I particularly remember the night we started bombing Iraq. It was 2 days after my birthday. It was nighttime in Atlanta and I watched on my small black and white TV, feeling deeply uncomfortable and unsure of my commitment to the Bush administration. In truth, I had always been devoted and oddly committed to my leader, good or bad. I always followed my dad’s advice: “you have to work with what you got.” At every corner, I remained hopeful that I would see true leadership and peace, prosperity and promise for more than my religious right, political party affiliates, or preferred investments.
Fools get treated as such. I was lied to and betrayed, over and over again. Worse, my country got screwed. Poor, dumb Americans weren’t given an opportunity to become smart, successful people. They became commodities–the numbers we read about in the papers everyday. Troops. Victims. Of course I wouldn’t have understood as well if I’d stayed at home. Some would argue that living outside the U.S. has probably tainted me as much as enlightened me, but I prefer the bad truth to the happy lie.
Now in the U.S. we have a new black guy as President and everyone in the states is cheering and partying. I’m happy about the landmark against racial prejudice, but I don’t trust the hopeful exuberance, and I no longer subscribe to the faith I had in previous leaders and the nation who reelected Bush. I know how much Americans love a good party, and I know how much they’ll be crying and complaining once the honeymoon is over and the new president says, “this is the actual, global cost of our American life.”
That’ll stop the party cold. No one’s gonna wanna take any responsibility or make a genuine effort or—gasp—sacrifice their comfortable living. I just don’t see it. What I see is a young, hopeful man who’s a good orator. He’s gonna try to inspire the big fat pigs of America into getting off their big fat pig asses and working and challenging themselves in ways they’ve never even imagined. The Americans will protest and the whites will hate blacks more for it.
Then there are the banks and businesses. Greed is God in America and everyone’s religious. Ultimately Obama will succumb to the influence of global business powers because they are more powerful than any government and blacks will accuse Obama of being “white.” Muslims will continue to be hated by everyone, just more discreetly.
Sorry, no party hats. Just wishes of good luck. I’ll continue to watch the U.S. from outside the U.S. but I’m likely to be a bit more detached and not at all surprised at the disappointments of the apathetic Americans. We may have an intelligent president now, but that’s almost as bad as a stupid idiot because being ignorant is at the heart of popular American culture. Some people liked George W. Bush because he told them what they wanted to hear, like a drug pusher. It was God and Lady Liberty that gave Americans the right to perform any and all kinds of un-American activity, in America or anywhere else in the world! I don’t see the election of Obama as a happy beginning; I see it as a happy ending to the Bush administration. The happiness ends there. The hard work and sacrifice the people need to make will be popularly rejected as something Americans should not have to do. Obama will make history as the first black, well-spoken, well-read figurehead.

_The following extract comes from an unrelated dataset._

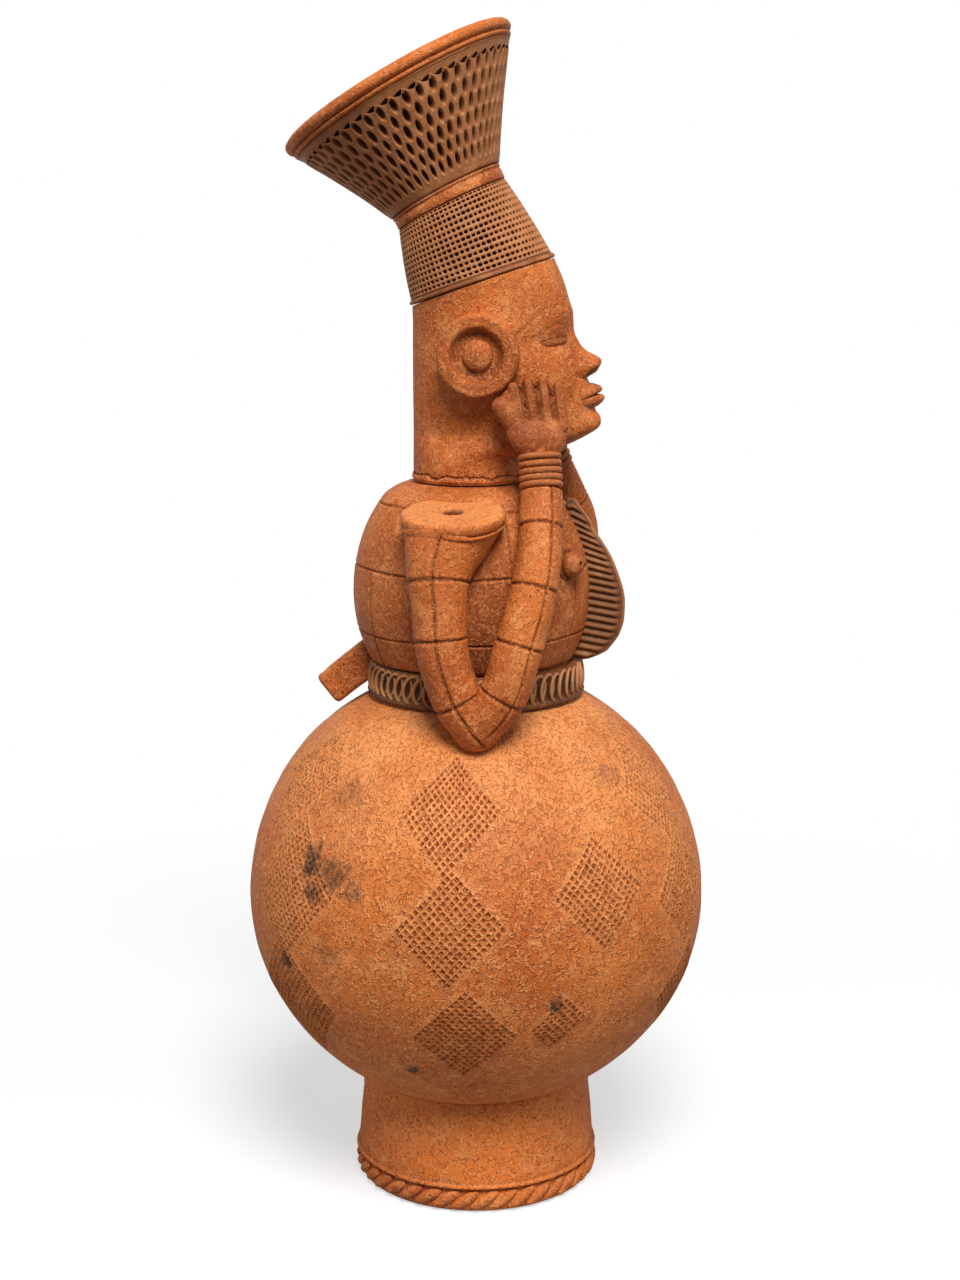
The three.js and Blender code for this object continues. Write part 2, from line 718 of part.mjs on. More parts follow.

I don’t have any plans to return to the pig farm. I like life outside the U.S. The world is a fantastic place and its people are cool and colorful and I learn a lot from them. Americans may be happy now but that’s the American culture: up and down. Euphoria and depression. If Americans aren’t dumb, fat and happy, they’re dumb, fat and whiny. Obama tries to change that and he’ll feel as I do after 8 years of stupid ass George W. Bush and his anti-Christ butt buddy Big Dick Cheney.